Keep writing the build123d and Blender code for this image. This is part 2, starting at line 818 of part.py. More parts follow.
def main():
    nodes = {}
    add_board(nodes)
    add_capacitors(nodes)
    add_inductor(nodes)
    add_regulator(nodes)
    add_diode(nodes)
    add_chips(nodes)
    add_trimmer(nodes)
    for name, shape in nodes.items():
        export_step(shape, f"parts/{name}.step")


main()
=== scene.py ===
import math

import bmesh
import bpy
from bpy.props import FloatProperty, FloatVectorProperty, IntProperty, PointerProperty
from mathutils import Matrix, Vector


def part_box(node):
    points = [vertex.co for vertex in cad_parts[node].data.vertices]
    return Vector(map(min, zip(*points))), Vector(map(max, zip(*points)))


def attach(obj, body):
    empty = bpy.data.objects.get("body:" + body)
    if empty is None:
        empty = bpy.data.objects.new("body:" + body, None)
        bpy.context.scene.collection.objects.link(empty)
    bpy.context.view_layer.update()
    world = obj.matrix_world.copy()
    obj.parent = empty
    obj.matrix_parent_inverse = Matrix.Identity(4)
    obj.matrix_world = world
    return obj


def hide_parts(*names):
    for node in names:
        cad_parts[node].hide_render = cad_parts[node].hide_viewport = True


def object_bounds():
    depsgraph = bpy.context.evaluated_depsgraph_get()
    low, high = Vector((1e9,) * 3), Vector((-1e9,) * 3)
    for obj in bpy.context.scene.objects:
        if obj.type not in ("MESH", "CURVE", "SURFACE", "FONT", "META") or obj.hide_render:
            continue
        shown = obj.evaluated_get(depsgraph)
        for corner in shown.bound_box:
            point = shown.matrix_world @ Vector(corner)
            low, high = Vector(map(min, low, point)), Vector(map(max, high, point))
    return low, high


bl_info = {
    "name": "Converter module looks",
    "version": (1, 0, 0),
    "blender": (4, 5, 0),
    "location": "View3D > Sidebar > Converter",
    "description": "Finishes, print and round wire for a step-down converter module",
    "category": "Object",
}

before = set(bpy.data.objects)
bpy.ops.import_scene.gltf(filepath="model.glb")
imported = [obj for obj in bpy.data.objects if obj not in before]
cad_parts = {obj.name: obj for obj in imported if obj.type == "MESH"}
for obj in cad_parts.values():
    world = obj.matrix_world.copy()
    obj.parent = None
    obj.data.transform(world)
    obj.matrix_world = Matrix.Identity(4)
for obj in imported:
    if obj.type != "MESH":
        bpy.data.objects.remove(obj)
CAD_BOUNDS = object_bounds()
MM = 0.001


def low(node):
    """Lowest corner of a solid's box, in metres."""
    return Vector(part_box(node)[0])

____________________

SHORT EXERCISE:
Of the lines above, retype only those from the line containing "add_inductor(nodes)" through the line containing "low, high = Vector((1e9,)", including both, exactly.

WRITTEN ANSWER:
    add_inductor(nodes)
    add_regulator(nodes)
    add_diode(nodes)
    add_chips(nodes)
    add_trimmer(nodes)
    for name, shape in nodes.items():
        export_step(shape, f"parts/{name}.step")


main()
=== scene.py ===
import math

import bmesh
import bpy
from bpy.props import FloatProperty, FloatVectorProperty, IntProperty, PointerProperty
from mathutils import Matrix, Vector


def part_box(node):
    points = [vertex.co for vertex in cad_parts[node].data.vertices]
    return Vector(map(min, zip(*points))), Vector(map(max, zip(*points)))


def attach(obj, body):
    empty = bpy.data.objects.get("body:" + body)
    if empty is None:
        empty = bpy.data.objects.new("body:" + body, None)
        bpy.context.scene.collection.objects.link(empty)
    bpy.context.view_layer.update()
    world = obj.matrix_world.copy()
    obj.parent = empty
    obj.matrix_parent_inverse = Matrix.Identity(4)
    obj.matrix_world = world
    return obj


def hide_parts(*names):
    for node in names:
        cad_parts[node].hide_render = cad_parts[node].hide_viewport = True


def object_bounds():
    depsgraph = bpy.context.evaluated_depsgraph_get()
    low, high = Vector((1e9,) * 3), Vector((-1e9,) * 3)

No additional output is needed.